Disclaimer of Liability: Earth Food and Ghetto Kitchen Labs are collectively and individually not responsible for your screw-ups. Furthermore, we make no warranties or guarantees, neither expressed nor implied, concerning this algorithm or its suitability for any purpose, public or private, living or dead, summa cum laude. We haven't even tried this ourselves, and we don't recommend that you try it. In fact, we do recommend that you not read the rest of this article if you are the kind of person who would even think about blaming - or suing us - for any problem you have had in the past, have now, or may have in the future. We didn't do it, we weren't drunk, we weren't there. By reading the rest of this article, including the forthcoming algorithm for the production of Instant Garlic Toast Extreme™, you thereby agree to indemnify and hold harmless Earth Food, Ghetto Kitchen Labs, and all their respective employees, associates, owners, operators, and designees, henceforth, in perpetuity.

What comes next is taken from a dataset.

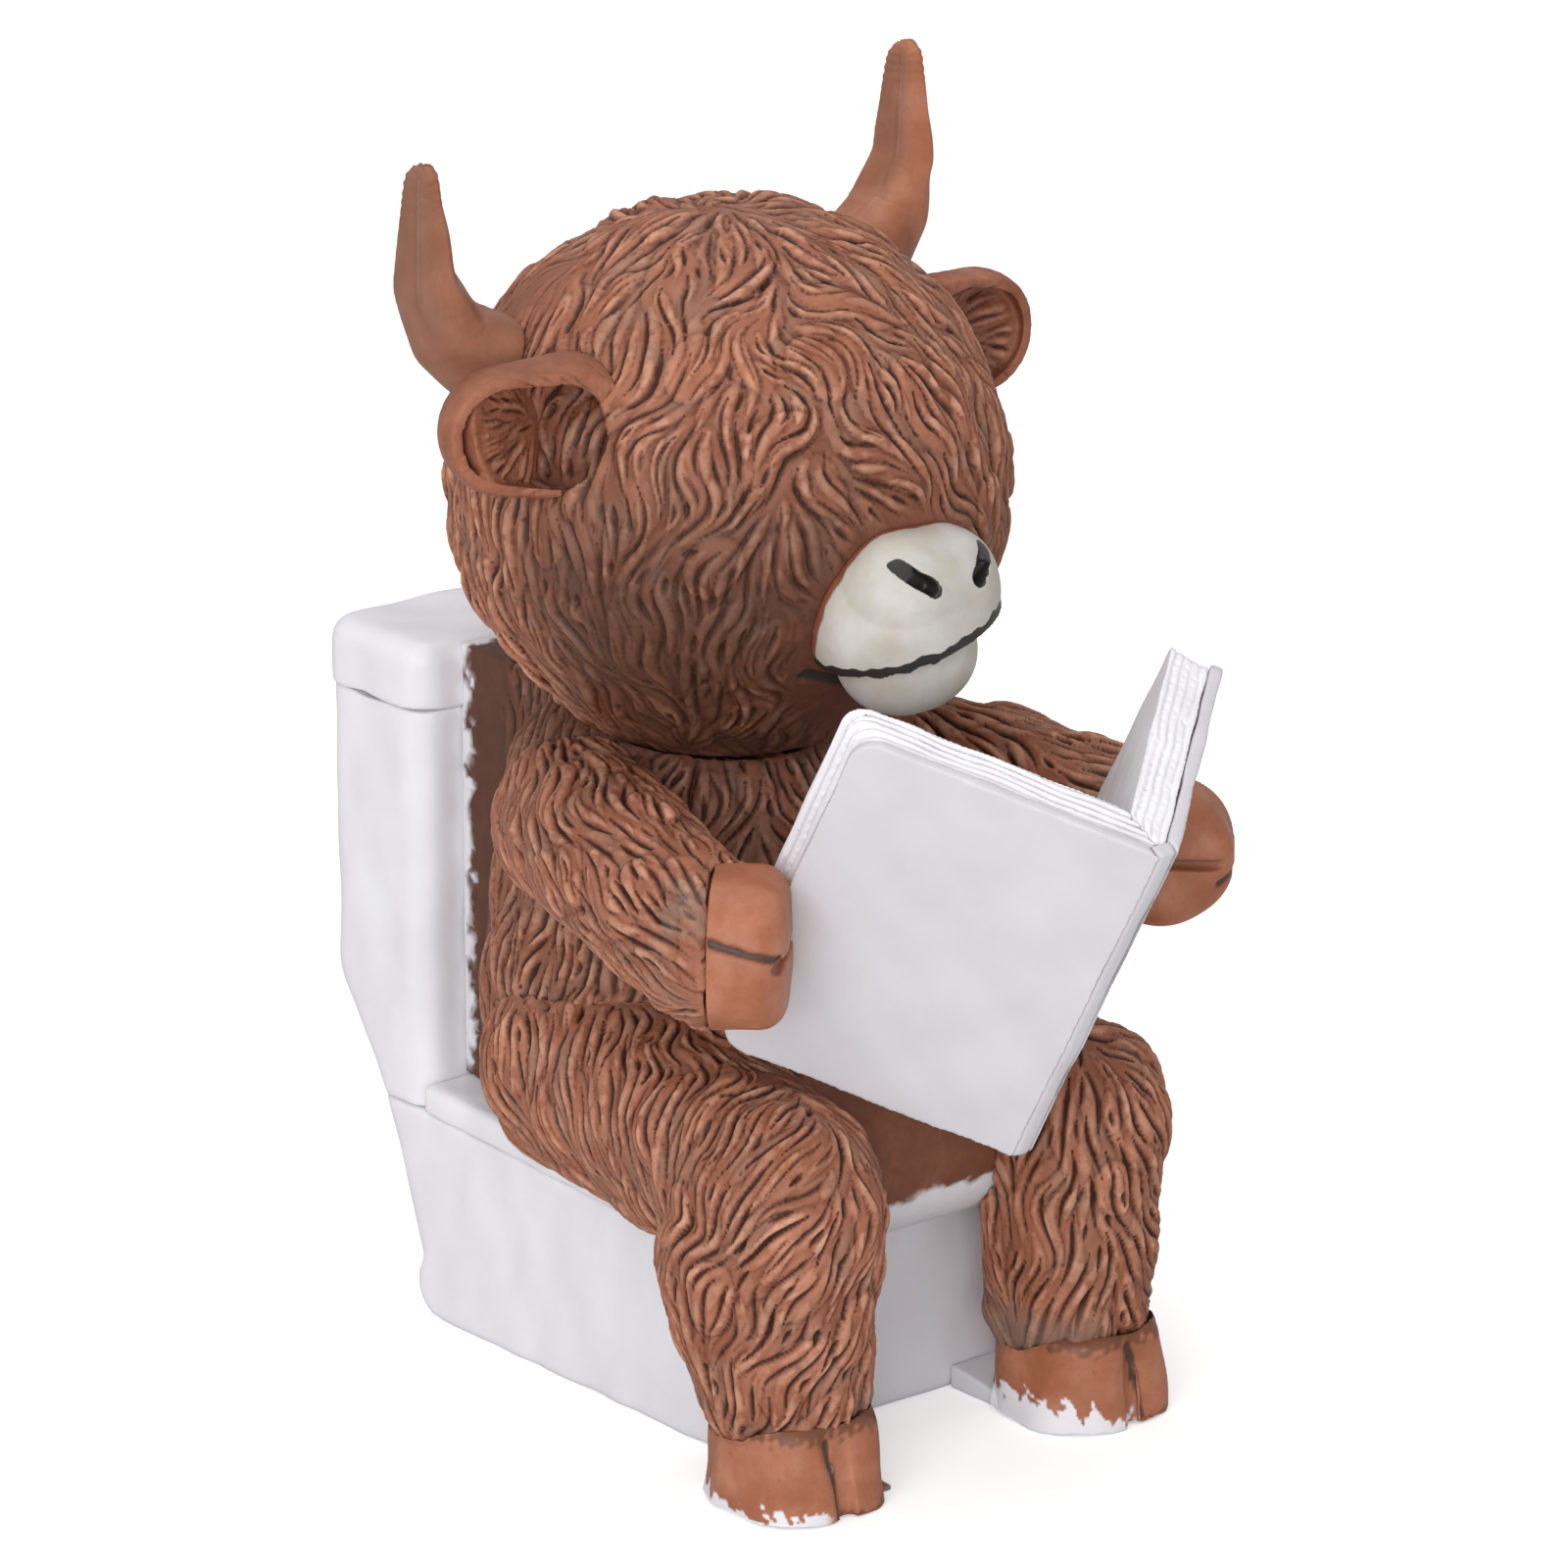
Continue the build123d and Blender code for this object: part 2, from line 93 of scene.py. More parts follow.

So don't blame us if your toaster catches fire, your home is destroyed, or any other disaster befalls you. Instant Garlic Toast Extreme is not for everyone, and it is certainly not for the faint of heart, or those with an impaired understanding of what makes smoke come out of kitchen appliances. Don't try this if your let kitchen appliances are mysterious or intimidating to you.

If, however, you are the kind of person who buys the toaster with the extra-wide slots - not so you can easily toast bagels, but because you found empirically that, while it is possible to squash a ham-and-cheese sandwich flat enough to fit into regular toaster slot, you just didn't want to have to work quite that hard at it, then this idea might be for you.

general considerations of production and use

The concept that underlies the production of Instant Garlic Toast Extreme™ is - like Instant Garlic Toast™ - relatively simple. The basic idea is that, when it comes to extra virgin olive oil and garlic, "more is better" - hence, while the ingredients for Instant Garlic Toast Extreme™ are the same as those for Original Instant Garlic Toast™, the proportions differ - specifically, the amount of bread remains the same, while the amounts of oil and garlic juice are increased proportionally.

Instant Garlic Toast Extreme™ also plays to the idea that olive oil and garlic juice - like the bread that carries them - are better consumed while still warm (perhaps even hot, but not so hot as to burn the roof of your mouth like, say, a pre-maturely delivered pizza).

With that in mind, the instructions are eerily similar to those for Original Instant Garlic Toast, differing only in degrees of precision, and in the number of [iterated] steps to accomplish the end result.

So [finally] here are the instructions for Instant Garlic Toast Extreme™:

  1. using a brush (or a paper towel, or your fingers, if you don't have brushes and paper towels lying about) carefully spread a layer of olive oil on the slice(s) of bread
  2. Spray the bread with garlic spray
  3. cycle the bread thru the toaster, using a "light" setting - the idea here is to warm the slices, perhaps toast them slightly, but not necessarily to brown them in one toasting, since this would result in burnt toast, eventually...
  4. Repeat from step one until the toast is browned, saturated with oil and garlic, and hot.
  5. Enjoy!

recommended side dishes

Both wine and pasta go very well with either Original Instant Garlic Toast™ or Instant Garlic Toast Extreme. We recommend Chianti and a thin vermicelli, ever so slightly al dente. Cheese of all sorts is also good.

additional caveats

  • If your supply of toasters, bread, garlic juice, olive oil, or whatever ingredients you are substituting, is either severely constrained, or critically limited, you probably shouldn't be trying this.
  • Some of the steps of the process will need to be performed once for each slice Instant Garlic Toast Extreme&trade: which you intend to produce - that is: twice for two slices, four times if you have a 4-slot toaster and want four slices, etc. If you don't "get" this, you probably shouldn't try this procedure.

future development

Note that Ghetto Kitchen Labs is also working on a process for Instant Garlic Toast ExtremeULTRA™. The experiments have had some limited success, but the the recovery of the cheese which slides off the bread and builds up in the bottom of the toaster is an economic concern for which we as yet have no definitive solutions in the short term.

As always: Have fun, and be careful.